Impact Analysis of COVID-19 Pandemic on Istanbul Traffic with Big Data Tools

Alcan U., KAÇAR F.

ELECTRICA, vol.22, no.2, pp.226-236, 2022 (ESCI) identifier identifier identifier

  • Publication Type: Article / Article
  • Volume: 22 Issue: 2
  • Publication Date: 2022
  • Doi Number: 10.54614/electrica.2022.210005
  • Journal Name: ELECTRICA
  • Journal Indexes: Emerging Sources Citation Index (ESCI), Scopus, TR DİZİN (ULAKBİM)
  • Page Numbers: pp.226-236
  • Keywords: Apache spark, big data, elasticsearch, kibana, traffic analysis
  • Istanbul University Affiliated: No


With the internet brought along by technology, people have started to produce data in almost all their jobs. We create a huge data source with many activities we cannot count, such as sending messages on Whatsapp, sharing photos on Instagram, searching in Google, and sending electronic mails (email) and this process is repeated every single day.
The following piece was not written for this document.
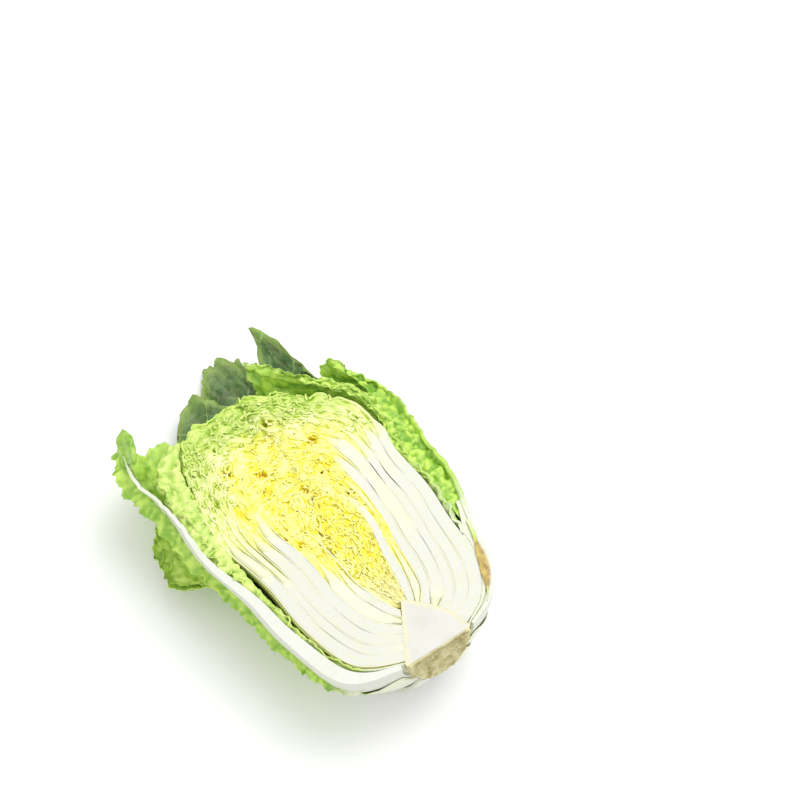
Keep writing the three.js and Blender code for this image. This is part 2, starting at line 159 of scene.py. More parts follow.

Such dense and different data also lead to information garbage. Analyzing this dump with traditional technologies has been another problem. Big companies that are interested to analyze this mass information, analyze the behavior of their customers, and determine their strategies according to the results obtained have come up with the concept of big data. Big data are the form of the data we obtain from different sources such as social media shares, sensor data, photo archives, call records obtained from Global System for Mobile Communications (GSM) operators, and search engine statistics, into a meaningful and processable form [1]. In this study, the effect of the coronavirus disease 2019 pandemic, which is an important problem of today, on Istanbul traffic has been examined by using the power of big data technologies. In this context, the hourly traffic index of the 2020 dataset which has openly been published by Istanbul Metropolitan Municipality [2], and the curfew time dataset is discussed. Apache Spark, a new generation data processing tool, has been used in the analysis of these datasets. With Apache Spark, first, general analysis of the Istanbul traffic index data for 2020 has been carried out, and then, the data obtained have been checked whether it is associated with the curfew time dataset and impact analysis has been performed. Elasticsearch has been utilized to keep the processed data, and Kibana has been used for data visualization. At the end of the study, machine learning applications on traffic density have been enhanced using Apache Spark's machine learning library, Application Programming Interface (API) with logistic regression, decision trees, random forest, gradient-boosted tree-based OneVsRest, and linear support vector machine-based OneVsRest methods.